An exhibition dedicated to French singer Edith Piaf, whose ballads about love and sorrow turned her into an international icon, has opened in Paris to mark the centenary of her birth.
Among the 400 objects on show at the Bibliothèque Nationale de France are posters, letters, manuscripts, photographs, film clips and even her signature black dress.
“Thanks to this layout and to the audio-guide, which offers an extra sound dimension to the exhibition, you get a real taste of Piaf’s universe, or should I say of her universes, and we hope that visitors will really enjoy the show from beginning to end,” said curator Joël Huthwohl.
Edith Piaf had a song for every occasion, most of which mirrored the drama of her colourful life.
The daughter of street performers, she was abandoned by her mother and spent part of her childhood in a brothel run by her grandmother. The singer later said she believed her weakness for men came from mixing with prostitutes. I thought that when a boy called a girl, she would never refuse, she would later say.
“I feel very emotional, I find that she’s a remarkable woman, everything she went through in her life and all that she achieved in such a short time, it’s amazing. Her voice is just so strong and powerful,” said one visitor from Switzerland.

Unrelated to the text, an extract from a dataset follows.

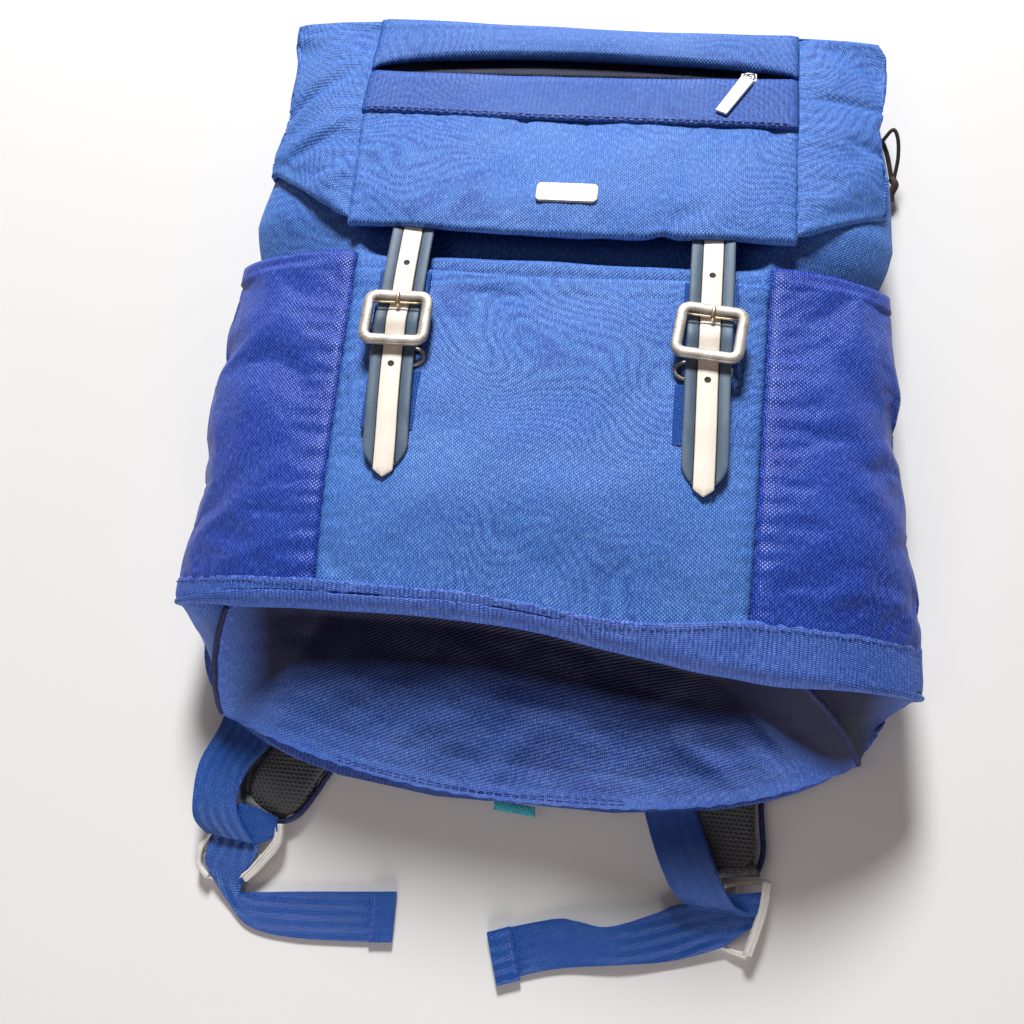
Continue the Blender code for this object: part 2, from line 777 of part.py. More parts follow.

“I was lucky to live in Menilmontant, in the very same street as Edith Piaf, which is why I really wanted to see this exhibition, which is very good as it gives a truthful account of her life just the way it was,” said another.
The singer died in 1963 at the age of 47.
‘Piaf’, an exhibition chronicling the iconic French singer’s life, runs at the Bibliotheque Nationale de France in Paris until the end of August.